The cocaine trade in Bolivia has boomed since the military coup of July 1980. CBS' 60 Minutes recently provided ample documentation that top-ranking members of the military are closely associated with the elite group which controls the drug traffic. Minister of Interior Colonel Luis Arce Gomez, for example, is part owner of an air freight company which makes weekly flights to an unknown location in Colombia. In February, his plane was found to be carrying 300 kilos of cocaine, but Arce avoided conviction. Arce's yearly income from cocaine was estimated at half a million.

Hernan Siles Zuazo, who won the election in June of last year, had promised to clamp down on the cocaine traders. The statement may have lacked conviction, but the military leaders were not willing to risk their 800 million per year business to find out. The subsequent coup brought to power a cocaine mafia that includes even the president Luis Garcia Meza. Informants within Bolivia report that cocaine production now has become centralized, efficient and much more tightly controlled. The losers are Indian peasants, who no longer can afford to chew coca because its price has risen astronomically. With the Bolivian mafia so pervasive and well-connected, any thought of internal drug enforcement would be preposterous.

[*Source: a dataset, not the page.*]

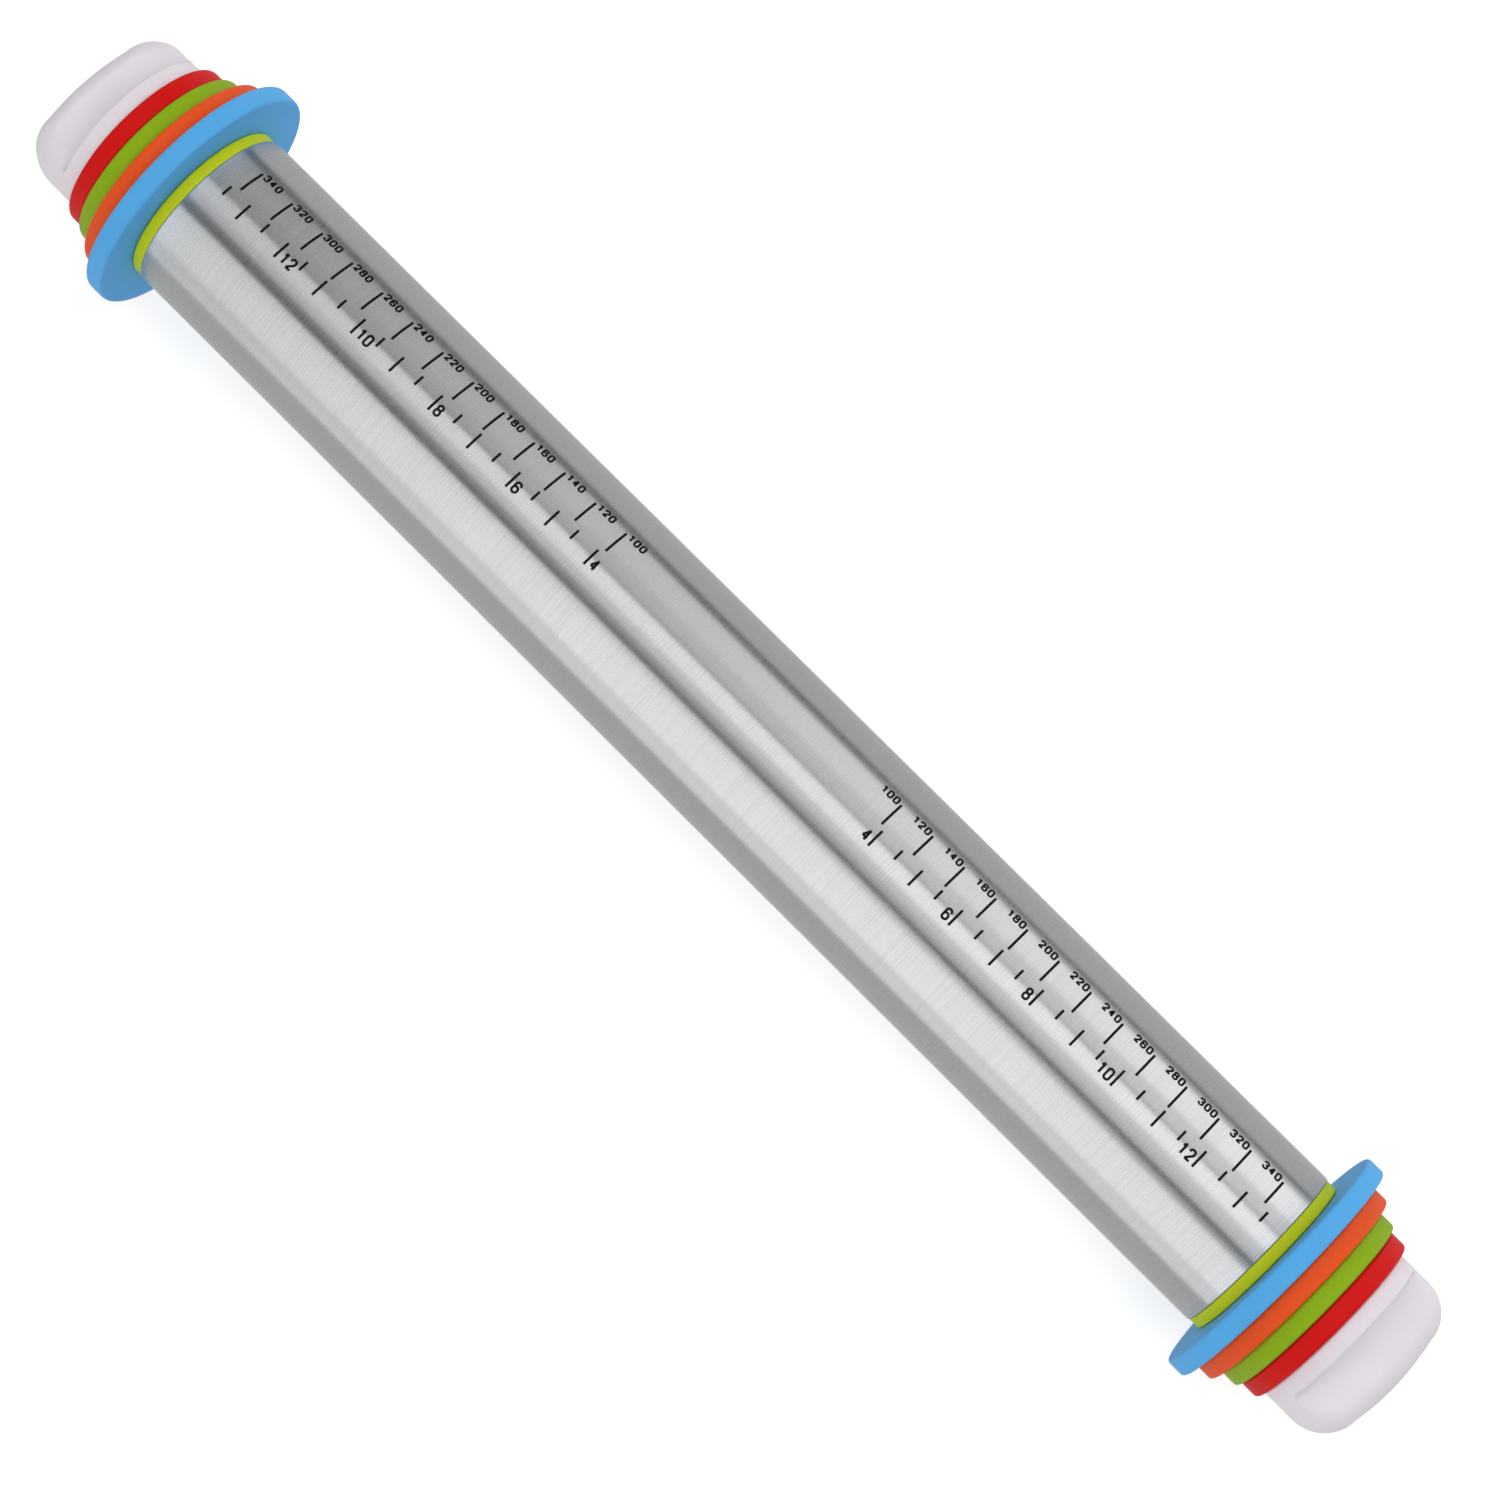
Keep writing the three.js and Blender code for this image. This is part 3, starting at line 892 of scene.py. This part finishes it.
# %% The end plugs
def plug_mesh(name):
    """The plug as one grid from the boss's closed end to the bottom of the socket."""
    turn = angles(RING_COLUMNS)
    whole = np.ones(len(turn))
    boss = STUD_RADIUS + THREAD_GAP + BOSS_WALL
    relief = STUD_RADIUS + THREAD_GAP + SOCKET_RELIEF
    nut_end = CAP_FACE - NUT_LENGTH
    bottom = PLUG_START + BOSS_END_WALL
    floor, floor_radii = ribbed_floor(turn, boss)
    thread_along = np.append(np.arange(CAP_FACE, nut_end, -THREAD_ROW), nut_end)
    thread = thread_radius(thread_along, turn, THREAD_GAP)

    parts = [(PLUG_START * whole, boss * whole)]
    parts += [(PLUG_START + (floor[0] - PLUG_START) * s, boss * whole) for s in (0.5, 1)]
    parts += [(x, r * whole) for x, r in zip(floor[1:], floor_radii[1:])]
    parts += [(floor[-1] + (SKIRT_END - floor[-1]) * 0.5, SKIRT_INSIDE * whole)]
    parts += [(x * whole, r * whole) for x, r in plug_outside()]
    parts += [(CAP_FACE * whole, CAP_RADIUS + (thread[0] - CAP_RADIUS) * s) for s in (0.4, 0.8)]
    parts += [(x * whole, r) for x, r in zip(thread_along, thread)]
    parts += [(nut_end * whole, relief * whole), (bottom * whole, relief * whole)]
    along, radius = (np.array(grid) for grid in zip(*parts))
    return surface_mesh(name, along, radius, poles=(PLUG_START, bottom))


for side in SIDES:
    mesh = plug_mesh(f"lime_plug_{side}")
    add_piece(mesh, side, "roller", [f"end_plug_{side}"], LIME)

# %% [markdown]
# ## The studs
#
# The stud is a hollow plastic screw. Its six-sided root sits in the handle, so it can't
# turn there, and the stud screw goes through its shoulder. Its profile is a closed
# loop: thread, root, screw hole, shoulder, bore.

# %% The studs
STUD_BORE = 4.5
STUD_SHOULDER = 6.0
ROOT_RADIUS = 12.0
ROOT_THICKNESS = 2.5
SCREW_HOLE = 2.15

stud_start, stud_stop = span_of("stud_right")
HANDLE_FACE = stud_stop - ROOT_THICKNESS


def stud_mesh(name):
    """The stud as one grid that closes on itself. The thread starts with a cone, whose
    radius grows as fast as its place moves along."""
    turn = angles(THREAD_COLUMNS)
    whole = np.ones(len(turn))
    along = np.append(np.arange(stud_start, HANDLE_FACE, THREAD_ROW), HANDLE_FACE)
    core = STUD_RADIUS - THREAD_DEPTH
    lead = (core + np.clip(along - stud_start, 0, 2 * THREAD_DEPTH))[:, None]
    thread = np.minimum(thread_radius(along, turn), lead)
    shoulder = HANDLE_FACE - STUD_SHOULDER
    hexagon = hexagon_radius(turn, ROOT_RADIUS)
    parts = [(x * whole, r) for x, r in zip(along, thread)]
    parts += [(x * whole, hexagon) for x in (HANDLE_FACE, stud_stop)]
    parts += [
        (stud_stop * whole, SCREW_HOLE * whole),
        (shoulder * whole, SCREW_HOLE * whole),
        (shoulder * whole, STUD_BORE * whole),
        (stud_start * whole, STUD_BORE * whole),
    ]
    return surface_mesh(name, *(np.array(grid) for grid in zip(*parts)))


for side in SIDES:
    mesh = stud_mesh(f"white_stud_{side}")
    add_piece(mesh, side, f"handle_{side}", [f"stud_{side}"], WHITE)

# %% [markdown]
# ## The handles
#
# A handle is a moulded knob with a round flange, scooped on two sides to a finger grip.
# Every edge where a scoop meets the knob is softly rounded, and those edges are curved
# in space, where a Bevel modifier makes uneven strips. So the handle is written as a
# distance function instead: negative inside, positive outside. Two shapes cross in a
# rounded edge of any radius with one short formula. Each point of the grid is then
# found on a ray from the middle of the flange, by halving the step to the surface.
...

Outraged by the drug connection, U.S. congressmen have organized opposition to the Garcia Meza regime. Sen. Dennis De Concinni (R-Ariz.), one of the most vocal opponents, contends that cocaine elites actually prop up the government, referring to an alleged $70 million emergency grant given by those involved in the illicit trade to avert an impending economic crisis. De Concinni and others also demanded that the most blatant drug traders be removed from the government, a condition that Garcia Meza met last month by dismissing Colonels Arce Gomez and Coca. The Bolivian government propbably will continue to comply with U.S. demands in hopes of achieving formal recognition and the accompanying economic support. Notably absent from U.S. demands, however, is reference to the extensive political repression and human rights violations of the Garci "Meza" regime--which clearly are not ameliorated by cosmetic changes in the Bolivian cabinet.